What you are asked to do:
Answer with one number: how many lines hold "joints".

--- Collected material ---

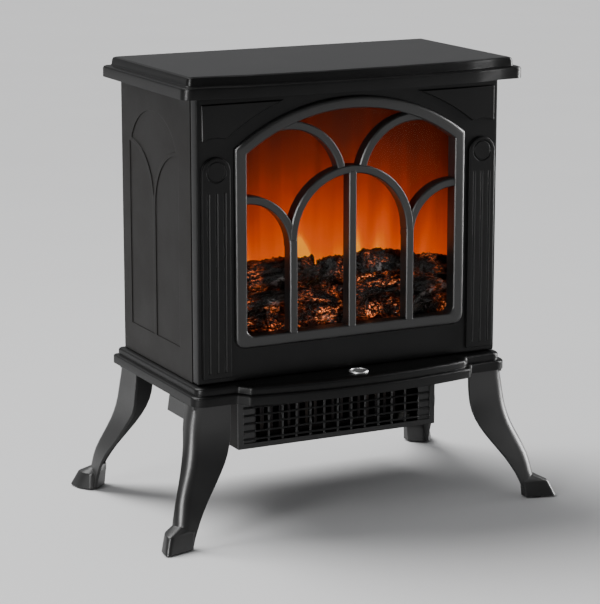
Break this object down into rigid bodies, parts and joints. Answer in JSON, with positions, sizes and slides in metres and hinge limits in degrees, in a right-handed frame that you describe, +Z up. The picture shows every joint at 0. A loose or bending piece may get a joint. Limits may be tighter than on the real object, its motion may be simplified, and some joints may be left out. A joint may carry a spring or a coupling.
{
  "type": "electric fireplace",
  "caption": "Freestanding electric stove: arched tracery window with log bed and lit flame screen, bowed top and base, curved legs, fan heater under the base.",
  "frame": {"origin": "on the floor at the middle of the footprint", "axes": "+Z up, +X to the right seen from the front, the window and outlet face -Y"},
  "size_m": [0.51, 0.3086, 0.5267],
  "materials": {
    "black_paint": "satin black powder coat, fine texture",
    "black_plastic": "satin black moulding, fine texture",
    "satin_black": "satin black paint",
    "glass": "clear safety glass",
    "flame_film": "translucent screen, lit orange from behind",
    "charred_resin": "painted resin, charred black with orange embers",
    "zinc_sheet": "zinc plated sheet",
    "polished_sheet": "bright reflective sheet",
    "circuit_board": "white lamp board",
    "motor_steel": "plated motor can",
    "heater_fins": "bare heater fins",
    "white_nylon": "natural nylon",
    "silver_badge": "satin silver badge",
    "rubber": "black rubber",
    "screw_steel": "blackened screw steel",
    "knob_plastic": "black satin plastic"
  },
  "bodies": {
    "stove": {"top_plate": "black_plastic", "base_plate": "black_plastic", "badge": "silver_badge", "front_fascia": "black_plastic", "window_frame": "satin_black", "window_glass": "glass", "side_panel_left": "black_paint", "side_panel_right": "black_paint", "rear_panel": "black_paint", "firebox_liner": "black_paint", "flame_screen": "flame_film", "flame_mask": "polished_sheet", "ember_bed": "charred_resin", "log_set": "charred_resin", "rotor_bracket_left": "zinc_sheet", "rotor_bracket_right": "zinc_sheet", "rotor_motor": "motor_steel", "led_strip": "circuit_board", "led_bracket": "zinc_sheet", "heater_box": "black_paint", "outlet_grille": "satin_black", "heating_element": "heater_fins", "thermal_cutout": "white_nylon", "blower_motor": "motor_steel", "blower_bearing": "zinc_sheet", "fan_scroll": "zinc_sheet", "tilt_switch": "white_nylon", "control_plate": "black_plastic", "thermostat_body": "white_nylon", "terminal_block": "white_nylon", "cord_gland": "rubber", "rear_screw_1": "screw_steel", "leg_bolt_1": "screw_steel", "rear_screw_2": "screw_steel", "leg_bolt_2": "screw_steel", "rear_screw_3": "screw_steel", "leg_bolt_3": "screw_steel", "rear_screw_4": "screw_steel", "leg_bolt_4": "screw_steel", "power_switch_housing": "satin_black", "heat_low_switch_housing": "satin_black", "heat_high_switch_housing": "satin_black", "leg_front_left": "satin_black", "foot_pad_front_left": "rubber", "leg_front_right": "satin_black", "foot_pad_front_right": "rubber", "leg_back_left": "satin_black", "foot_pad_back_left": "rubber", "leg_back_right": "satin_black", "foot_pad_back_right": "rubber"},
    "flame_rotor": {"flame_rotor": "polished_sheet"},
    "blower_wheel": {"blower_wheel": "white_nylon"},
    "thermostat_knob": {"thermostat_knob": "knob_plastic"},
    "power_rocker": {"power_rocker": "knob_plastic"},
    "heat_low_rocker": {"heat_low_rocker": "knob_plastic"},
    "heat_high_rocker": {"heat_high_rocker": "knob_plastic"}
  },
  "joints": [
    {"name": "flame_rotor_spin", "type": "hinge", "parent": "stove", "child": "flame_rotor", "pos_m": [0, 0.0235, 0.262], "axis": [1, 0, 0], "continuous": true},
    {"name": "blower_spin", "type": "hinge", "parent": "stove", "child": "blower_wheel", "pos_m": [0, 0.0395, 0.12], "axis": [1, 0, 0], "continuous": true},
    {"name": "thermostat_turn", "type": "hinge", "parent": "stove", "child": "thermostat_knob", "pos_m": [-0.136, 0.1075, 0.435], "axis": [0, -1, 0], "range_deg": [0, 270]},
    {"name": "power_press", "type": "hinge", "parent": "stove", "child": "power_rocker", "pos_m": [-0.102, 0.1065, 0.435], "axis": [1, 0, 0], "range_deg": [0, 20]},
    {"name": "heat_low_press", "type": "hinge", "parent": "stove", "child": "heat_low_rocker", "pos_m": [-0.08, 0.1065, 0.435], "axis": [1, 0, 0], "range_deg": [0, 20]},
    {"name": "heat_high_press", "type": "hinge", "parent": "stove", "child": "heat_high_rocker", "pos_m": [-0.058, 0.1065, 0.435], "axis": [1, 0, 0], "range_deg": [0, 20]}
  ]
}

---

Output of the task:
2